I t is my intention to consider some of these questions later on in connexion with the special problems which will be discussed in Part III (Advanced Special Theory’) ; I have carefully avoided complicating the general scheme of the theory by such special questions—with a few exceptions inserted for illustration (the relativistic theory of the hydrogen-like atom, for example).

To make the general scheme more comprehensible I have not spared space, dealing with especially important general questions (such as the transformation and the perturbation theory, or the relativistic theory of the electron) at much greater length than would be necessary from the point of view of an adequate presentation to a sophisticated reader. I must cordially thank the editors for their readiness to meet my demands on space, which have resulted in a book larger than was originally contemplated. I must also thank M. L. Urquhart and Miss B. Swirles for help in correcting the English and the proofs.

The present book, like Part I, is complete in itself, and can be read without acquaintance with Part I, provided the reader is familiar with some elementary account of wave mechanics, and is ready to explore its mathematical depths to obtain a profounder insight into the theory and to prepare himself for applying it to various special problems.

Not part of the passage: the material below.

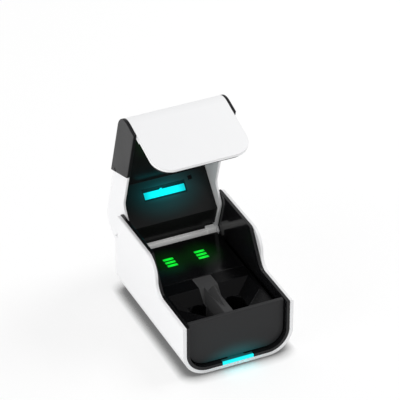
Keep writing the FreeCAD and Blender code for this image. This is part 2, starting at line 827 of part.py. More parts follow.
def board_parts():
    """Processor, choke, driver and capacitors, standing on the main board."""
    top = board_seat + board_thick
    middle = (board_left + board_right) / 2

    def square_part(share, side, height):
        y, half = board_front + board_length * share, side / 2
        return box(middle - half, middle + half, y - half, y + half, top, top + height)
    capacitors = [upright(capacitor_radius, top, top + capacitor_height,
                          middle + side * (capacitor_radius + weld), board_rear - 2 * capacitor_radius)
                  for side in (-1, 1)]
    return Part.makeCompound([square_part(0.2, chip_side, chip_thick),
                              square_part(0.5, choke_side, choke_height),
                              square_part(0.72, chip_side / 2, chip_thick)] + capacitors)


def blower_housing():
    """Radial blower: it draws air from above and sends it forward through the heater."""
    half = blower_side / 2
    low, high = tub_floor, tub_floor + blower_height
    case = slab("XY", eight_sided(blower_x, blower_y, half, half, blower_corner), low, high)
    cavity = upright(cavity_radius, low + blower_wall, high - blower_wall, blower_x, blower_y)
    outlet = box(blower_x - cavity_radius, blower_x + 1, blower_y - half - 1, blower_y,
                 low + blower_wall, high - blower_wall)
    inlet = upright(impeller_radius - inlet_margin, high - blower_wall - 1, high + 1, blower_x, blower_y)
    return case.cut([cavity, outlet, inlet])


def blower_shaft():
    return upright(shaft_radius, tub_floor + blower_wall, tub_floor + blower_height - 2 * blower_wall,
                   blower_x, blower_y)


def blower_impeller():
    """Disc with flat blades that lean back, round a hub."""
    low = tub_floor + blower_wall + impeller_lift
    tall = blower_height - 2 * blower_wall - 2 * impeller_lift
    wheel = [upright(impeller_radius, low, low + impeller_disc, 0, 0),
             upright(hub_radius, low, low + tall, 0, 0)]
    for i in range(blade_count):
        blade = box(0, impeller_radius - hub_radius, -blade_thick / 2, blade_thick / 2, low, low + tall)
        blade.rotate(V(0, 0, 0), V(0, 0, 1), -blade_lean)
        blade.translate(V(hub_radius - weld, 0, 0))
        blade.rotate(V(0, 0, 0), V(0, 0, 1), 360.0 * i / blade_count)
        wheel.append(blade)
    bore = upright(shaft_radius + pin_running_gap, low - 1, low + tall + 1, 0, 0)
    impeller = joined(wheel).cut(bore)
    impeller.translate(V(blower_x, blower_y, 0))
    return impeller


def heater_block():
    """Finned aluminium heater in the air's way, between the blower and the wells."""
    back = blower_y - blower_side / 2 - works_gap
    front = back - heater_length
    x0, x1 = blower_x - cavity_radius - weld, blower_x + blower_corner
    low, high = tub_floor, tub_floor + blower_height
    pitch = fin_gap + fin_thick
    count = int((x1 - x0 - 2 * fin_thick) / pitch)
    first = (x0 + x1) / 2 - (count * pitch - fin_thick) / 2
    gaps = [box(first + i * pitch, first + i * pitch + fin_gap, front - 1, back + 1,
                low + heater_wall, high - heater_wall) for i in range(count)]
    return box(x0, x1, front, back, low, high).cut(gaps)


def magnet_block(front, grow):
    """A magnet's block, or its pocket when grown."""
    half = magnet_side / 2 + grow
    return box(magnet_offset - half, magnet_offset + half, front - grow, front + magnet_thick,
               magnet_high - half, magnet_high + half)


def base_magnets():
    return pair(magnet_block(panel_back, 0))


def interlock_sensor():
    """Lid sensor beside the left magnet: the lamp only lights while the lid is shut."""
    wide, deep, tall = sensor_size
    x = -magnet_offset + magnet_side / 2 + sensor_gap
    return box(x, x + wide, panel_back, panel_back + deep, magnet_high - tall / 2, magnet_high + tall / 2)


# ---------------------------------------------------------------- lid, drawn closed
def skin_view(inset, low_front, low_rear):
    """The lid seen from the side, inset from its outer face: brow, flat top and rounded tail."""
    return [(lid_front + inset, low_front, 0), (lid_front + inset, lid_top - inset, brow_radius - inset),
            (lid_rear - inset, lid_top - inset, rear_radius - inset), (lid_rear - inset, low_rear, 0)]


def lid_skin():
    """Flap, brow, top and tail as one bent sheet, with the flap's corners rounded."""
    skin = slab("YZ", skin_view(0, flap_low, skin_end) + skin_view(lid_wall, flap_low, skin_end)[::-1],
                -lid_half, lid_half)
    front_view = slab("XZ", [(-lid_half, flap_low, flap_corner), (lid_half, flap_low, flap_corner),
                             (lid_half, lid_top + 1, 0), (-lid_half, lid_top + 1, 0)],
                      lid_front - 1, lid_rear + 1)
    return skin.common(front_view)


def cheek():
    """Right side wall of the lid, with the arm that runs down to the hinge."""
    inset = lid_wall - fit
    front, back, top = lid_front + inset, lid_rear - inset / 2, lid_top - inset
    side_view = [(front, cheek_rim, 0), (hinge_back - cheek_bend, cheek_rim, cheek_bend_radius),
                 (hinge_back - arm_start, hinge_high, arm_bend_radius), (back, hinge_high, 0),
                 (back, top, rear_radius - inset / 2), (front, top, brow_radius - inset)]
    plate = slab("YZ", side_view, cheek_inner, lid_half)
    clear = rod(roll_radius + roll_gap, 6, V(cheek_inner - 1, hinge_back, hinge_high), V(1, 0, 0))
    tail = box(cheek_inner - 1, lid_half + 1, hinge_back, lid_rear + 1, hinge_high - 1, skin_end)
    reach = roll_radius + roll_gap + 2
    arm = slab("YZ", [(hinge_back - reach, hinge_high, 0), (hinge_back, hinge_high, 0),
                      (hinge_back, hinge_high + arm_boss_radius, 0),
                      (hinge_back - reach, hinge_high + arm_shoulder, 0)], cheek_inner, lid_half)
    boss = rod(arm_boss_radius, cheek_thick, V(cheek_inner, hinge_back, hinge_high), V(1, 0, 0))
    hole = rod(pin_radius + pin_running_gap, 6, V(cheek_inner - 1, hinge_back, hinge_high), V(1, 0, 0))
    return joined([plate.cut([clear, tail]), arm, boss]).cut(hole)


def lid_shell():
    """White lid: one moulding of skin, side cheeks, hinge arms and the flap's small side hooks."""
    right = cheek()
    inset = lid_wall - fit
    hook = box(cheek_inner, lid_half - fit, lid_front + inset, lid_front + inset + hook_depth,
               cap_low - hook_drop, cheek_rim + weld)
    return joined([lid_skin(), right, mirrored(right), both_sides(hook)])


def side_cap():
    """Dark trim on the right side of the lid; closed, it fills the step beside the wells."""
    lean = slope_run / (high_wall - low_wall)
    foot = slope_foot - cap_slope_gap
    top = foot + lean * (lid_top - low_wall)
    outer = lid_half + cap_thick
    side_view = [(lid_front, cap_low, 0), (foot, cap_low, cap_foot_radius), (top, lid_top, 0),
                 (lid_front, lid_top, brow_radius)]
    cap = slab("YZ", side_view, lid_half, outer)
    return cap.makeChamfer(cap_chamfer, edges_where(cap, lambda p: near(p.x, outer)))


def inside_skin(margin):
    """Everything inside the lid's skin, as one solid for trimming linings."""
    return slab("YZ", skin_view(lid_wall + margin, flap_low - 1, hinge_high - 1), -lid_half, lid_half)


def on_slope(shape):
    """Move a piece from the slope's own frame (y down the slope, z into the lid) to its place."""
    steep = math.degrees(math.atan2(ceiling - liner_low, crease_front - crease_rear))
    turned = shape.copy()
    turned.rotate(V(0, 0, 0), V(1, 0, 0), -steep)
    turned.translate(V(0, hinge_back - crease_front, ceiling))
    return turned


def eye_box(gap, low, high):
    """The sensor window's square, grown by a gap, between two depths."""
    half = eye_side / 2 + gap
    return box(eye_offset - half, eye_offset + half, eye_from_crease - half, eye_from_crease + half,
               low, high)


def lid_liner():
    """Black faceted ceiling: flat over the wells, then a slope with the lamp, then a low tail."""
    t = liner_thick
    first, second, end = hinge_back - crease_front, hinge_back - crease_rear, hinge_back - liner_end
    steep = math.atan2(ceiling - liner_low, second - first)
    back = t * math.tan(steep / 2)
    side_view = [(lining_back, ceiling, 0), (first, ceiling, 0), (second, liner_low, 0),
                 (end, liner_low, 0), (end, liner_low + t, 0), (second + back, liner_low + t, 0),
                 (first + back, ceiling + t, 0), (lining_back, ceiling + t, 0)]
    liner = slab("YZ", side_view, -liner_half, liner_half)
    window = box(-lamp_tray_length / 2, lamp_tray_length / 2, lamp_from_crease,
                 lamp_from_crease + lamp_tray_width, -1, t + 1)
    return liner.cut([on_slope(window), on_slope(eye_box(eye_gap, -1, t + 1))]).common(inside_skin(fit))


def lamp_tray():
    """Sunken black tray round the lamp."""
    t = lamp_tray_wall
    x, y0, y1 = lamp_tray_length / 2, lamp_from_crease, lamp_from_crease + lamp_tray_width
    outer = box(-x + bar_gap, x - bar_gap, y0 + bar_gap, y1 - bar_gap, bar_gap, lamp_tray_depth)
    inner = box(-x + t, x - t, y0 + t, y1 - t, -1, lamp_sunk + lamp_thick)
    half = emitter_side / 2 + works_gap
    slot = box(-lamp_length / 2 + 1, lamp_length / 2 - 1, lamp_line - half, lamp_line + half,
               0, lamp_tray_depth + 1)
    return on_slope(outer.cut([inner, slot]))


def uv_lamp():
    """The glowing window of the UV lamp, on the floor of its tray."""
    half = lamp_width / 2
    bar = box(-lamp_length / 2, lamp_length / 2, lamp_line - half, lamp_line + half,
              lamp_sunk, lamp_sunk + lamp_thick)
    tip = upright(lamp_tip_radius, lamp_sunk, lamp_sunk + lamp_thick, -lamp_tip_offset, lamp_line - half)
    return on_slope(joined([bar, tip]))


def lamp_board():
    """Lamp circuit board behind the tray, with its row of emitters."""
    top = lamp_tray_depth
    half = emitter_side / 2
    board = box(-lamp_length / 2 - 2, lamp_length / 2 + 2, lamp_from_crease - weld,
                lamp_from_crease + lamp_tray_width + weld, top, top + board_thick)
    emitters = []
    for i in range(emitter_count):
        x = (i - (emitter_count - 1) / 2) * emitter_pitch
        emitters.append(box(x - half, x + half, lamp_line - half, lamp_line + half,
                            lamp_sunk + lamp_thick + fit, top + fit))
    return on_slope(joined([board] + emitters))


def lid_eye():
    """Small dark sensor window beside the lamp."""
    return on_slope(eye_box(0, eye_sunk, liner_thick + weld))


def flap_lining():
    """Black lining on the inside of the flap, which plugs the recess in the front."""
    half, low = liner_half, flap_low + lining_margin
    corner = flap_corner - (lid_half - liner_half)
    plate = slab("XZ", [(-half, low, corner), (half, low, corner), (half, ceiling + liner_thick, 0),
                        (-half, ceiling + liner_thick, 0)], lid_front + lid_wall, lining_back)
    pocket = magnet_block(lining_magnet_front(), magnet_fit)
    return plate.common(inside_skin(fit / 2)).cut([pocket, mirrored(pocket)])


def lining_magnet_front():
    return lining_back - works_gap - magnet_thick


def lid_magnets():
    return pair(magnet_block(lining_magnet_front(), 0))


# ---------------------------------------------------------------- write every piece
housing_pieces = {
    "outer_shell": outer_shell(), "rubber_pad": rubber_pad(), "inner_tub": inner_tub(),
    "front_panel": front_panel(), "start_key": start_key(), "key_switch": key_switch(),
    "well_insert": well_insert(), "display_deck": display_deck(), "status_lights_left": status_lights(-1),
    "status_lights_right": status_lights(1), "indicator_board": indicator_board(),
    "base_screws": base_screws(), "charge_coils": charge_coils(), "hinge_pins": hinge_pins(),
    "hinge_rail": hinge_rail(), "rear_cover": rear_cover(), "power_socket": power_socket(),
    "socket_board": socket_board(), "main_board": main_board(), "board_parts": board_parts(),
    "blower_housing": blower_housing(), "blower_shaft": blower_shaft(),
    "blower_impeller": blower_impeller(), "heater_block": heater_block(),
    "base_magnets": base_magnets(), "interlock_sensor": interlock_sensor(),
}
lid_pieces = {
    "lid_shell": lid_shell(), "side_cap_left": mirrored(side_cap()), "side_cap_right": side_cap(),
    "lid_liner": lid_liner(), "flap_lining": flap_lining(), "lamp_tray": lamp_tray(),
    "uv_lamp": uv_lamp(), "lamp_board": lamp_board(), "lid_eye": lid_eye(),
    "lid_magnets": lid_magnets(),
}
for name, shape in housing_pieces.items():
    write(name, shape)
for name, shape in lid_pieces.items():
    write(name, opened(shape))
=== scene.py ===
import math

import bmesh
import bpy
from mathutils import Matrix, Vector


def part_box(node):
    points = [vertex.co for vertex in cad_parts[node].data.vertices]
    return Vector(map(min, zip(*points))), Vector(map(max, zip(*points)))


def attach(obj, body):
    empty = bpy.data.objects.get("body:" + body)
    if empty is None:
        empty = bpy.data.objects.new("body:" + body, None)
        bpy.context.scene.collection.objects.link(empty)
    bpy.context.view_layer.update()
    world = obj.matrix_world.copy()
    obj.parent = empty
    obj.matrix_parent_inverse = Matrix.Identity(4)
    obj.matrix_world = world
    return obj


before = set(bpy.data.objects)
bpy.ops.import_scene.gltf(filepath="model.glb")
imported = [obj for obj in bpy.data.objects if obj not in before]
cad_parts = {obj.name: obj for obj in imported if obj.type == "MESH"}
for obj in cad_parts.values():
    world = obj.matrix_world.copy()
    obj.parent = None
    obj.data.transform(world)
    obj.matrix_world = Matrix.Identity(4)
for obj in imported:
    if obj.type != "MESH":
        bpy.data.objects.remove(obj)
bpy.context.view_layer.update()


# ---------------------------------------------------------------- camera
# A long lens from the front left and above, level, aimed a little to the left of the pod. It is
# placed in the housing's own frame, in millimetres: y 0 at the front of the housing, z 0 under
# the shell. The part's frame has its origin mid-footprint on the tabletop.
HOUSING_TO_PART = Vector((0.0, -44.5, 0.6))
MILLIMETRE = 0.001
LENS_LENGTH, FILM_WIDTH = 252.0, 36.0
NEAREST, FARTHEST = 0.05, 20.0


def look_from(azimuth, elevation, offset_right, offset_up, distance):
    """Camera at a distance along its own view axis, offset sideways and up in its own plane."""
    a, e = math.radians(azimuth), math.radians(elevation)
    back = Vector((math.sin(a) * math.cos(e), -math.cos(a) * math.cos(e), math.sin(e)))
    right = Vector((math.cos(a), math.sin(a), 0.0))
    up = back.cross(right)
    place = right * offset_right + up * offset_up + back * distance + HOUSING_TO_PART
    turned = Matrix((right, up, back)).transposed().to_4x4()
    camera = bpy.data.objects.new("camera", bpy.data.cameras.new("camera"))
    bpy.context.scene.collection.objects.link(camera)
    camera.matrix_world = Matrix.Translation(place * MILLIMETRE) @ turned
    camera.data.lens = LENS_LENGTH
    camera.data.sensor_width = FILM_WIDTH
    camera.data.clip_start, camera.data.clip_end = NEAREST, FARTHEST
    bpy.context.scene.camera = camera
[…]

The earlier portions of this book were written in 1931 while I was in America; it was completed in Leningrad nearly two years later. Some of the shortcomings of the book are due to this interruption and the impossibility of revising it in 1933 from the very beginning. A list of the more important references for each section is given at the end of the book; it is followed by a short index which should enable the reader to locate easily all the more important subjects treated.